Little Dear, blush, marbled with white.
Little Herman, the finest Liliput Dahlia in cultivation; cherry-pink, tipped with white.
Otto Weilbacher, yellow, striped with scarlet.
Rachel, salmon, tipped with crimson.
Rose of Gold, finest vermillion.
Tansenblitz, deep maroon, shaded with rose.
Utz, dark maroon.
_Tuberoses._
One of the most beautiful of all the summer-flowering bulbs, and unequaled in fragrance by any flower that grows. The flowers are in much request upon all festive occasions, and are also in use for funeral wreaths, crosses, etc. It is said that a million of roots are grown about the environs of New York, and they can be purchased from a single flower, with a scented leaf of geranium, to immense dishes or baskets of them, arranged with other flowers. Fifty flowers have been raised on a single stem, but from sixteen to twenty is the average number. The bulbs never bloom but once, but numerous small offsets form round the parent root, which, if kept over winter in a dry place, not less than fifty degrees in temperature, will bloom in two years. In latitudes north of New York city, the bulbs must be started early in March, to bloom before the frost touches them. There are few plants grown in the garden which give more perfect satisfaction.

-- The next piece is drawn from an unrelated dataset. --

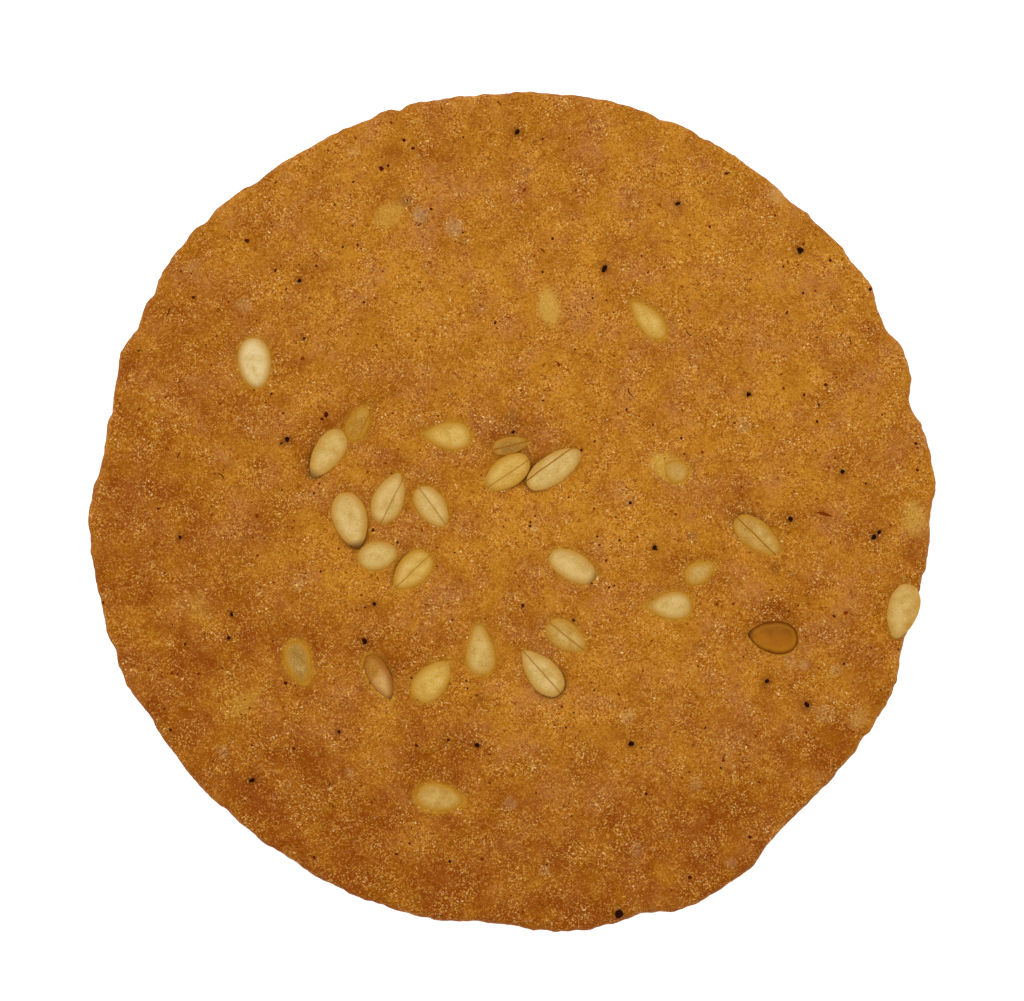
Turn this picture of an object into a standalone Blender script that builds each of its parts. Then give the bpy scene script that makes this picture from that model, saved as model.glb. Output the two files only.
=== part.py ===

The Double Tuberose is considered the most desirable flower, but the single possesses the same delicious perfume, and blooms earlier than the double. A new variety, with variegated leaves striped with light yellow, is admired for its novelty. They bloom best in a sandy soil, well enriched with concentrated manures; Guano water, prepared as before described, will hasten their flowering, and increase the number of buds. It can be given twice a week, if the bulbs are in the open ground or in large boxes.
_The Tigridia._
The Tiger-flower, or Tigridia, is a very showy Mexican bulb, growing about eighteen inches high; its flowers are four inches in diameter, and of most gorgeous coloring, and curious form. They require the same culture as the Gladiolus; will not live out of doors in cold latitudes. There are as yet but four or five varieties, which bloom from July to October.
T. pavonia, scarlet, spotted and tipped with yellow.
T. conchiflora, orange and yellow, with black spots.
T. conchiflora grandiflora, lemon-color, spotted with crimson.
T. speciosa, orange, with deep, maroon-colored spots.
_Amaryllis formosissima._
The Jacobean Lily, or Amaryllis formosissima, is a dwarf-growing plant, and each bulb will usually produce two flowers of the richest crimson-violet hue, and of remarkably beautiful form; the flowers have six petals, three erect and reflexed, and three drooping, giving the flower a peculiarly graceful appearance. If planted early, in the house or hot-bed, it will bloom in June or July. The bulbs must be preserved like those of the Tigridia.
_Vallota Purpurea Superba._
This plant is of the easiest culture, and no summer flowering bulb surpasses it in richness of coloring. It is a native of the Cape of Good Hope; and its leaves do not die down after the flowering season, so it cannot be packed away like other bulbs, but must be kept at rest in the earth, in a dry state. The leaves are flat and of a rich green, and spread out like a fan. The flower stalk rises about a foot in height, and bears a cluster of from six to eight scarlet, lily-shaped flowers. The bulbs are increased by numerous offsets, which will bloom in three years, at the latest. Botanists class this flower with the genus Amaryllis, and it is called in some books Amaryllis speciosa; but it is more commonly known as Valotta purpurea, though there is no shade of purple about it, for the flowers are of the brightest scarlet, with bright yellow stamens and anthers. The bulbs can be planted out in the open border, and repotted when the frost comes. It is such a showy and elegant plant, that it should be cultivated by all who delight in Flowering Bulbs.
_Tritoma Uvaria Grandiflora._
This is a splendid plant, with a magnificent spike of rich orange-red flowers; from its glowing color it has been called “Red Hot Poker.” It will bloom freely in any good garden soil, and is hardy in the latitude of New York city, but farther north, the roots require to be kept in sand during the winter. The flower-stem will often grow from four to five feet in height, and it produces a very fine effect. To bloom before the frost, they require to be started in March or April, and should not be planted out until there is settled warm weather.
The Summer Flowering Bulbs form a distinct class of flowers, and will, of themselves, make a gloriously gorgeous garden, requiring but little attention, as their bulbous roots do not usually demand the frequent waterings that annuals and bedding-out plants must have in this hot, dry climate. These bulbs, with the exception of the Lilies which head the chapter, must be housed in the winter, in cold climates; but our southern sisters can plant them out, and they will only ask to be removed to new quarters, as their offspring multiply and crowd them out.
The florists’ catalogues offer them all at small cost, and it is impossible for those who have not feasted their eyes upon their glowing beauties, to even imagine their glories!